EU air passenger reform: airlines must show cabin bag price upfront, while delay payouts stay unchanged
The European Parliament adopted the long-stalled overhaul on Monday, ending over a decade of deadlock. From 2027, online searches must display a fare that includes carry-on luggage, but the bag will not be free.
A decade of stalemate
The EU’s passenger-rights reform began when the Commission tabled a proposal in March 2013. The Parliament took a negotiating position a year later, but the file then gathered dust in the Council for roughly ten years. Under the Polish presidency in 2025, the 27 member states finally reached a common position, though deep divisions remained. Last Friday the Council gave the green light, and on Monday the European Parliament completed the final step, allowing its president and the Cypriot transport minister to sign the text. The Irish presidency, due to begin in July and where Ryanair is headquartered, was seen as a potential obstacle, adding urgency to clinching a deal now.
- European Commission proposes the reform
- Parliament adopts its negotiating position
- Council of the EU agrees a position under Polish presidency
- Council approves the final agreement
- European Parliament adopts the text and the reform is signed
- Reform expected to become applicable, twelve months after publication
The cabin luggage compromise
The most corrosive issue was the right to carry a cabin bag. A 2024 Spanish consumer ministry ruling fined five low-cost airlines €179 million for charging extra for hand luggage, drawing on a Court of Justice of the EU judgment. Yet the final agreement does not guarantee a free cabin trolley. Instead, airlines must display a basic fare that includes the bag as the default option in online searches. Afterwards, carriers may offer discounts to passengers who travel without a carry-on.
The market has changed so much since the process began that the regulation no longer meets current needs and goes against the consumer philosophy of recent years.
Airlines such as Ryanair derive more than €4 billion annually from ancillary services. Industry voices say the rule forces them to embed the cost into the headline fare, which will rise substantially. A small personal item that fits under the front seat remains free of charge.
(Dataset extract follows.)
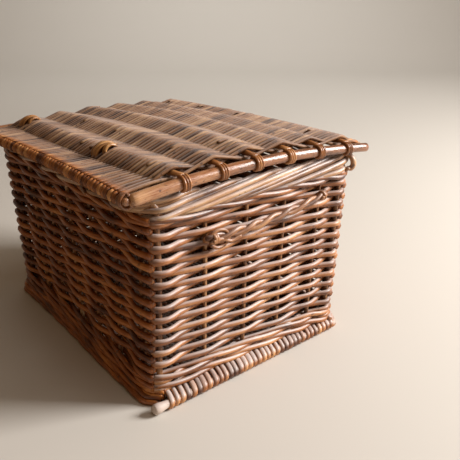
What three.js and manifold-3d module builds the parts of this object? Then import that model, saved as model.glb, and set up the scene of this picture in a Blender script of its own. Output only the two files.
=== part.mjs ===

Compensation thresholds untouched
Pressure from some capitals to weaken delay-payout rules failed. Compensation kicks in after three hours and stays at €250 for flights up to 1,500 km, €400 for intra-EU journeys or routes between 1,500 and 3,500 km, and €600 for all other distances.
- Up to 1,500 km
- 250 €
- 1,500–3,500 km (intra-EU)
- 400 €
- All other routes
- 600 €
Families and accessibility
Airlines are banned from charging families or dependents extra to sit together. Minors under 14 must be seated alongside their parents at no additional cost, and the same protection applies to dependent adults accompanied by a carer. Strollers can be deposited at the aircraft door and collected there at journey’s end. Passengers with reduced mobility who miss a flight because they did not receive the assistance they required also gain new safeguards.
We make it easier for passengers to defend their rights and claim compensation. The legislation strengthens passenger rights and guarantees clarity and predictability for our airlines.
Controversy and next steps
Spain and Latvia voted against the text in the Council, while Finland and Austria abstained. Spain’s consumer ministry, led by Pablo Bustinduy, argued the deal failed to enshrine free carry-on luggage, a right it says is backed by national courts and the EU tribunal. The Commission has opened an infringement procedure against Spain over its fines on low-cost carriers. The reform will be published in the EU’s Official Journal and become applicable twelve months after entry into force, expected by mid‑2027.
The revision will provide legal certainty, fairness and greater protection for millions of European air passengers, while offering a fair balance for airlines.